A vaccine for the novel coronavirus is still several months away, at least. But questions have lingered about whether such a vaccine, when it is developed, would offer long-term protection, like the MMR shot, or whether it would need to be administered regularly to guard against new strains, like the seasonal flu shot.
According to the Washington Post, scientists have discovered a property of the virus that suggests it will be the former.
"All viruses evolve over time, accumulating mutations as they replicate imperfectly inside a host’s cells in tremendous numbers and then spread through a population, with some of those mutations persisting through natural selection," wrote Joel Achenbach. "The new coronavirus has proofreading machinery, however, and that reduces the 'error rate' and the pace of mutation. The new coronavirus looks pretty much the same everywhere it has appeared, the scientists say, and there is no evidence that some strains are deadlier than others."

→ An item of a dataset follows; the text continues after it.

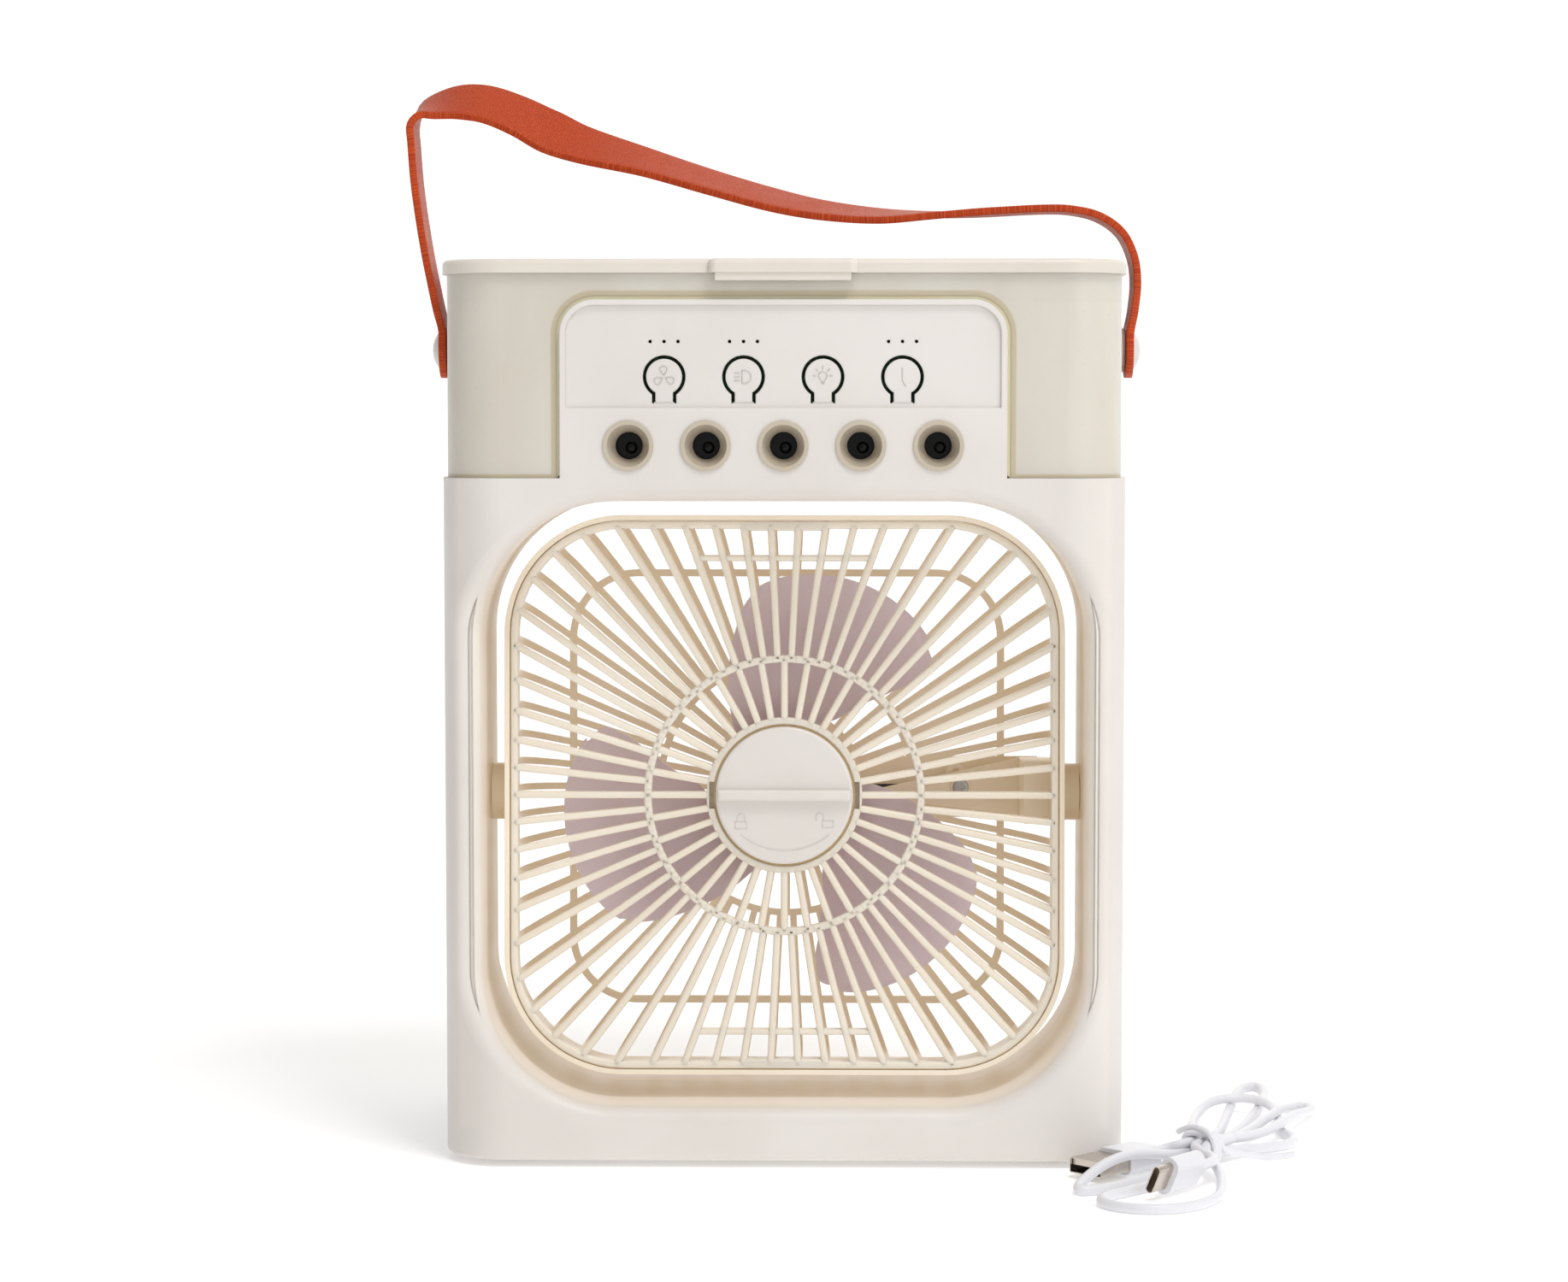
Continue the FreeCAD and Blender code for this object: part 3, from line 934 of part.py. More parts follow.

"Scientists now are studying more than 1,000 different samples of the virus, Peter Thielen, a molecular geneticist at the Johns Hopkins University Applied Physics Laboratory who has been studying the virus, told the Washington Post," wrote Achenbach. "There are only about four to 10 genetic differences between the strains that have infected people in the U.S. and the original virus that spread in Wuhan, he said."
A previous scientific report suggested that there may be two strains of coronavirus, and that both could infect a person simultaneously. But according to Achenbach, "that conjecture has not been embraced by the scientific community."
All of this suggests that coronavirus is less adaptable than the seasonal flu — and could potentially be protected against indefinitely with a single formulation of vaccine.
"Flu does have one trick up its sleeve that coronaviruses do not have — the flu virus genome is broken up into several segments, each of which codes for a gene," explained Texas A&M Texarkana virologist Benjamin Neuman. "When two flu viruses are in the same cell, they can swap some segments, potentially creating a new combination instantly — this is how the H1N1 'swine' flu originated."